If there be any point in the denial of the jurisdictional amount, it raises a question of fact, upon which evidence is not yet presented. As to the other two questions, this court is fully aware of the limitation upon its own jurisdiction—and that of the district courts of the state of Nebraska —in matters involving the administration of estates. But, without further discussion, it may simply be observed that such limitation does not extend to the denial of the right of this court to make any order whatsoever touching administrable property, if due regard be had to the jurisdiction of the state’s courts of probate and administration and to the rights and titles of executors and administrators, and the valid and persisting interests of creditors.
Finally, the motion prays for the dismissal of the second count in which reference is made to the alleged will, (a) for failure to state a claim upon which relief can be granted, and (b) for want of jurisdiction, because of the jurisdictional inadequacy of the amount in controversy, and because the matter set forth is within the exclusive jurisdiction of the County Court of Hamilton County, Nebraska.
All that the prayer of the complaint asks of this court in respect of the alleged will is “that the court adjudge that the defendants produce the last will and testament of Fred Heinzman, Jr. if it is in their possession or under their control or its whereabouts is known to either of them”. No judgment in respect of its validity is sought. That seems to be recognized by the plaintiffs as the proper and exclusive function of the appropriate court of probate.
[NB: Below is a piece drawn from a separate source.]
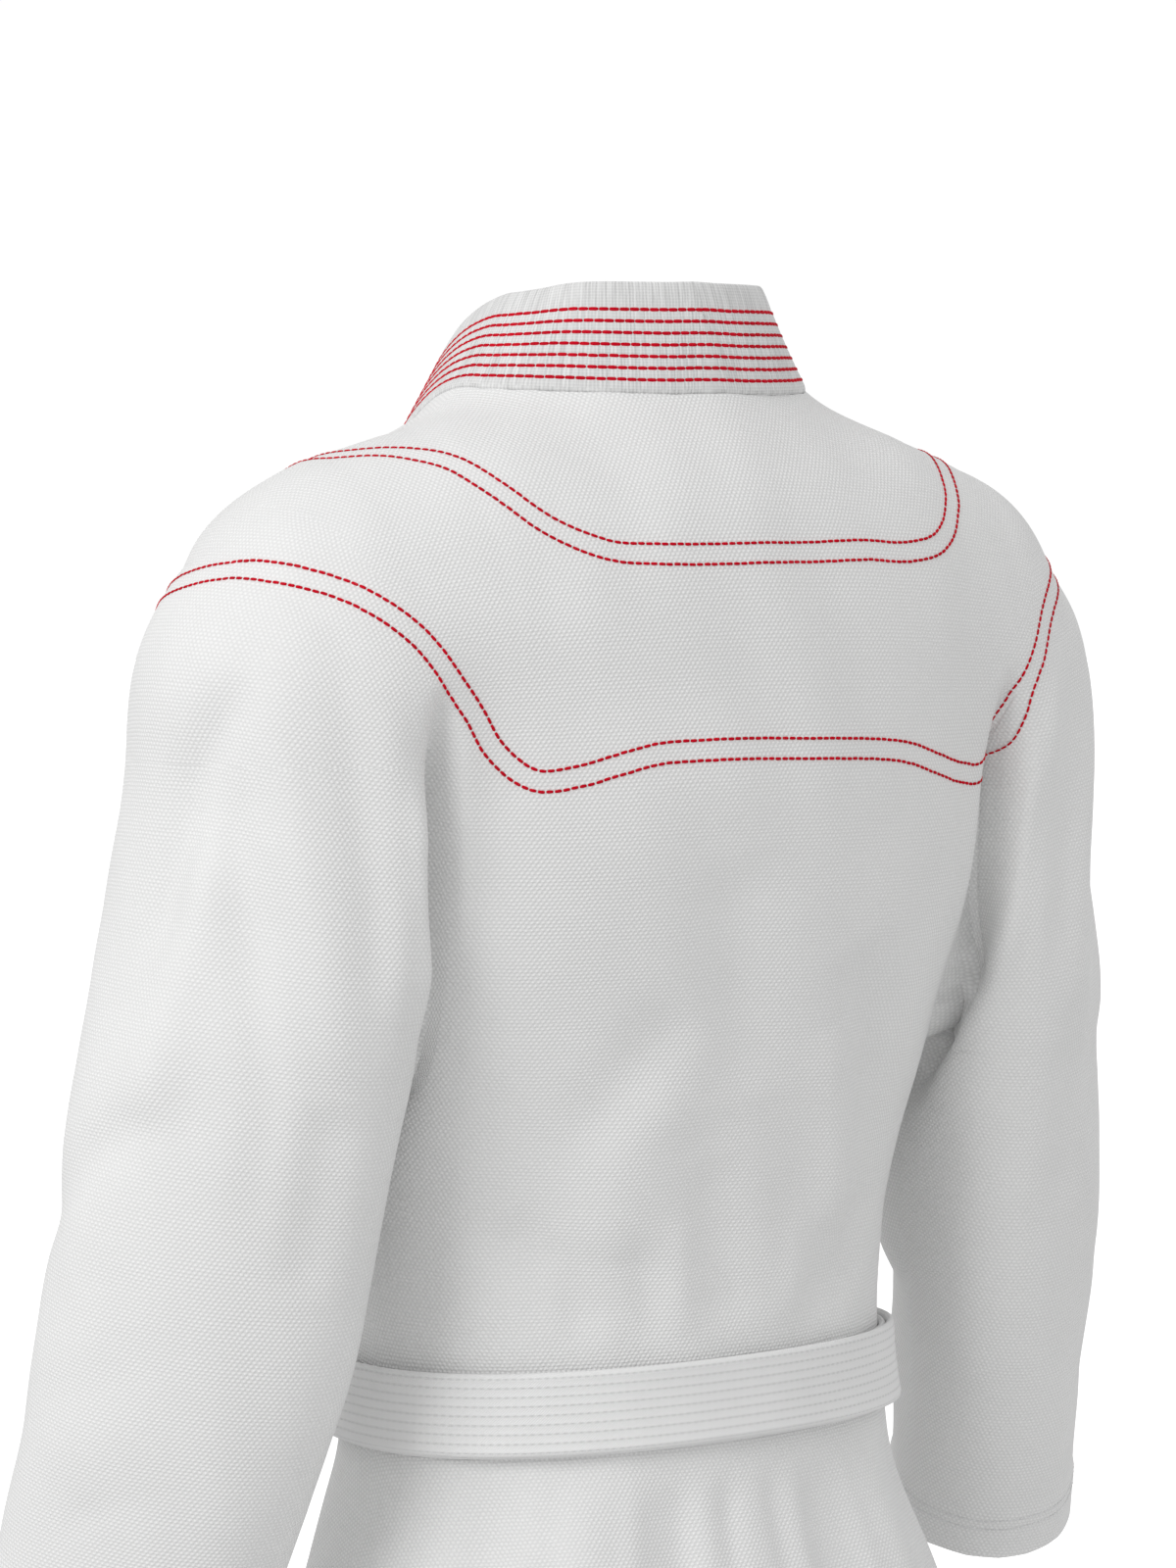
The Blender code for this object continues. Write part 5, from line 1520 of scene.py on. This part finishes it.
surround = dome("surround", 31.0)
surround.data.materials.append(stage_material("surround_white", (0.0, 0.0, 0.0), 1.0))
for thing in (surround, floor):
    thing.visible_diffuse = False
    thing.visible_glossy = False
    thing.visible_transmission = False
    thing.visible_shadow = False

world = bpy.data.worlds.new("studio")
world.use_nodes = True
tree = world.node_tree
sky = tree.nodes["Background"]
coord = tree.nodes.new("ShaderNodeTexCoord")
parts = tree.nodes.new("ShaderNodeSeparateXYZ")
tree.links.new(coord.outputs["Generated"], parts.inputs[0])
rise = tree.nodes.new("ShaderNodeMapRange")
rise.interpolation_type = "SMOOTHSTEP"
rise.inputs["From Min"].default_value = -0.7
rise.inputs["From Max"].default_value = 0.8
rise.inputs["To Min"].default_value = SKY_LOW
rise.inputs["To Max"].default_value = SKY_HIGH
tree.links.new(parts.outputs["Z"], rise.inputs["Value"])
tree.links.new(rise.outputs["Result"], sky.inputs["Strength"])
sky.inputs["Color"].default_value = (1.0, 1.0, 1.0, 1)
bpy.context.scene.world = world
view = bpy.context.scene.view_settings
view.view_transform = "Standard"
view.look = "None"
view.exposure = 0.0
view.gamma = 1.0

AZIMUTH, ELEVATION, DISTANCE = 145.0, 4.0, 2.3
a, e = math.radians(AZIMUTH), math.radians(ELEVATION)
toward = np.array([math.sin(a) * math.cos(e), -math.cos(a) * math.cos(e), math.sin(e)])
across_view = np.array([math.cos(a), math.sin(a), 0.0])
target = np.array([0.0, 0.0, -0.19]) - across_view * 0.0207
where = target + toward * DISTANCE

camera_data = bpy.data.cameras.new("camera")
camera_data.sensor_fit = "VERTICAL"
camera_data.sensor_height = 36.0
camera_data.lens = 107.6
camera = put("camera", camera_data)


def aim(thing, at, to):
    thing.location = Vector(at)
    thing.rotation_euler = (Vector(to) - Vector(at)).to_track_quat("-Z", "Y").to_euler()


aim(camera, where, target)
bpy.context.scene.camera = camera


def area_light(name, at, size, watts):
    data = bpy.data.lights.new(name, "AREA")
    data.shape = "DISK"
    data.size = size
    data.energy = watts
    aim(put(name, data), at, (0.0, 0.0, -0.25))


high = np.array([0.0, 0.0, 1.0])
area_light("key", toward * 2.2 - across_view * 2.0 + high * 1.1, 1.8, 40.0)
The court does not consider that the co-called count II actually states, or was designed to state, a claim separate or distinct from that averred in count I. It appears rather to point—whether properly or not need not now be determined—to an item of supposed evidence in support of the plain
Thus understood, and because it can do no possible harm, the material will be allowed to remain in the complaint.